The power of the education consumer was one important reason the administrative progressives won, Labaree argues. The administrative progressives, it is true, watered down classic curricular requirements as they tried to adapt schooling to the varied lives, with varied needs, for which students were headed, from factory and white-collar work to college admission and the professions. In so doing, they “increased inequality by stratifying the curriculum, reduced learning by bargaining down consent, and increased costs by extending the demand for educational credentials well beyond the social requirements for human capital.” But after all, isn’t this what the education consumer wanted? “Like any other consumer, the education consumer has a strong incentive to get the maximum benefit from a commodity while investing the minimum amount of time, effort, and money to obtain it. In school, this translates into strong consumer pressure to lower academic standards, reduce requirements, and minimize the amount of learning that is needed to attain a particular level of credential.”

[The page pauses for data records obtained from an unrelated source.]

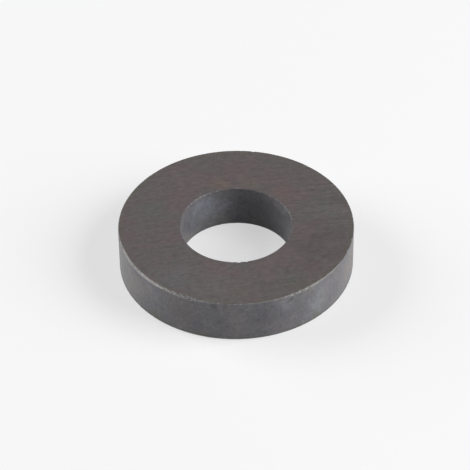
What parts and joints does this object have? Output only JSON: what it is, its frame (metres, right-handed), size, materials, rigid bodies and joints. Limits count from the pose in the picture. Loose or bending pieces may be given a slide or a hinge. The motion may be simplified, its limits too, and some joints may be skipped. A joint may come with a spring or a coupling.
{
  "type": "ring magnet",
  "caption": "Flat ring magnet of dark sintered ferrite: a thick washer with a round central bore, ground faces and fine chipped bevels.",
  "frame": {"origin": "centre of the lower ground face, on the ring's axis", "axes": "+Z along the ring's axis, from the lower face to the upper one; +X and +Y lie in the lower face, and the widest bevel of the upper edge faces towards -X"},
  "size_m": [0.0454, 0.0454, 0.009],
  "materials": {
    "ferrite": "satin"
  },
  "bodies": {
    "root": {"ring_magnet": "ferrite"}
  },
  "joints": []
}
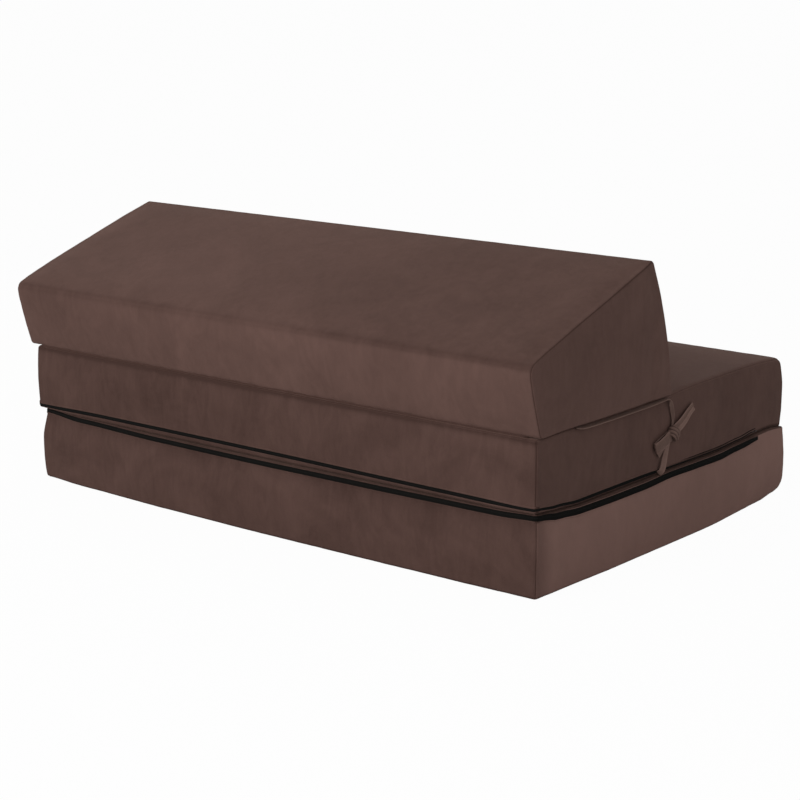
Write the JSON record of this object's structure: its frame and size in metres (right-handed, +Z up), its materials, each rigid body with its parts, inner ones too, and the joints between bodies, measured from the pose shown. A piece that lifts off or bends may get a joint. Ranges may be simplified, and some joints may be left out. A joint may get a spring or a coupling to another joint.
{
  "type": "folding guest bed",
  "caption": "Folding foam guest bed stacked as a low ottoman: flat blocks and a wedge backrest in zipped velvet covers, hinged by fabric and held closed with side ties.",
  "frame": {"origin": "on the floor, under the middle of the folded bed", "axes": "+X along the bed's width to the end with the zip sliders, +Y from the front to the rear edge of the seat, +Z up"},
  "size_m": [1.2228, 0.8315, 0.515],
  "materials": {
    "velvet": "matte",
    "foam": "matte",
    "zip_tape": "matte",
    "zip_coil": "satin",
    "zip_metal": "satin",
    "hinge_cloth": "matte",
    "tie_cloth": "matte"
  },
  "bodies": {
    "base": {"base_foam_core": "foam", "base_front_panel": "velvet", "base_rear_panel": "velvet", "base_right_end_panel": "velvet", "base_left_end_panel": "velvet", "base_bottom_panel": "velvet", "base_top_panel": "velvet", "base_zip_upper_tape": "zip_tape", "base_zip_lower_tape": "zip_tape", "base_zip_coil": "zip_coil", "base_zip_stops": "zip_metal", "rear_hinge_lower_leaf": "hinge_cloth", "right_base_tie": "tie_cloth", "left_base_tie": "tie_cloth"},
    "middle": {"middle_foam_core": "foam", "middle_front_panel": "velvet", "middle_rear_panel": "velvet", "middle_right_end_panel": "velvet", "middle_left_end_panel": "velvet", "middle_bottom_panel": "velvet", "middle_top_panel": "velvet", "middle_zip_upper_tape": "zip_tape", "middle_zip_lower_tape": "zip_tape", "middle_zip_coil": "zip_coil", "middle_zip_stops": "zip_metal", "rear_hinge_upper_leaf": "hinge_cloth", "front_hinge_lower_leaf": "hinge_cloth"},
    "wedge": {"wedge_foam_core": "foam", "wedge_slope_panel": "velvet", "wedge_back_panel": "velvet", "wedge_base_panel": "velvet", "wedge_right_end_panel": "velvet", "wedge_left_end_panel": "velvet", "wedge_zip_upper_tape": "zip_tape", "wedge_zip_lower_tape": "zip_tape", "wedge_zip_coil": "zip_coil", "wedge_zip_stops": "zip_metal", "front_hinge_upper_leaf": "hinge_cloth", "right_wedge_tie": "tie_cloth", "left_wedge_tie": "tie_cloth", "right_tie_bow": "tie_cloth", "left_tie_bow": "tie_cloth"},
    "base_slider": {"base_zip_slider": "zip_metal"},
    "base_pull": {"base_zip_pull": "zip_metal"},
    "middle_slider": {"middle_zip_slider": "zip_metal"},
    "middle_pull": {"middle_zip_pull": "zip_metal"},
    "wedge_slider": {"wedge_zip_slider": "zip_metal"},
    "wedge_pull": {"wedge_zip_pull": "zip_metal"}
  },
  "joints": [
    {"name": "middle_fold", "type": "hinge", "parent": "base", "child": "middle", "pos_m": [0, 0.41725, 0.1362], "axis": [-1, 0, 0], "range_deg": [0, 180]},
    {"name": "wedge_fold", "type": "hinge", "parent": "middle", "child": "wedge", "pos_m": [0, -0.40025, 0.2706], "axis": [1, 0, 0], "range_deg": [0, 180]},
    {"name": "base_zip", "type": "slide", "parent": "base", "child": "base_slider", "axis": [0, -1, 0], "range_m": [0, 0.6277]},
    {"name": "middle_zip", "type": "slide", "parent": "middle", "child": "middle_slider", "axis": [0, -1, 0], "range_m": [0, 0.6277]},
    {"name": "wedge_zip", "type": "slide", "parent": "wedge", "child": "wedge_slider", "axis": [-1, 0, 0], "range_m": [0, 1.1094]},
    {"name": "base_pull_swing", "type": "hinge", "parent": "base_slider", "child": "base_pull", "pos_m": [0.6015, 0.3087, 0.129], "axis": [0, 0, -1], "range_deg": [0, 180]},
    {"name": "middle_pull_swing", "type": "hinge", "parent": "middle_slider", "child": "middle_pull", "pos_m": [0.6015, 0.3087, 0.1474], "axis": [0, 0, -1], "range_deg": [0, 180]},
    {"name": "wedge_pull_swing", "type": "hinge", "parent": "wedge_slider", "child": "wedge_pull", "pos_m": [0.5547, 0.01181, 0.28582], "axis": [0, -0.2476, 0.9689], "range_deg": [0, 180]}
  ],
  "couplings": [
    {"joint": "wedge_fold", "follows": "middle_fold", "ratio": 1}
  ]
}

As one can see from this analysis, Labaree does not expect anything to happen as a result of changes in the ed school, and he proposes no reforms. He would like “use value”—the usable knowledge one gets from education—to be preferred to “exchange value”—what one gains from the credential. But there is an ambiguity to “use value” as he uses it that he does not clarify in this book. Value for what kind of use? For citizenship? For the fullest human development? One assumes that is what he would like the schools to foster, as against the trap of credentialism, but that is not spelled out. After all, the administrative progressives also were maximizing use value, but use for a stratified society that Labaree does not like. The kind of use value for education that I think he prefers refers to ideas, knowledge, self-development—very different from the kind of “use value” that has made business our largest undergraduate major. One senses from Labaree’s frequent use of the terms use value and exchange value that he would prefer a society in which market values were not so dominant and education for its intrinsic worth was more desired and respected. In such a society presumably the ed school’s status is raised: it is serving a different kind of use. But he is not optimistic about any prospective change in the present situation, in which education for itself, for its own sake, is not the motivating force in the system.

-Nathan Glazer is the author of, among other books, We Are All Multiculturalists Now (Harvard University Press, 1998), and the editor, with John Montgomery, of Sovereignty under Challenge: How Governments Respond (Transaction Publishers, 2002).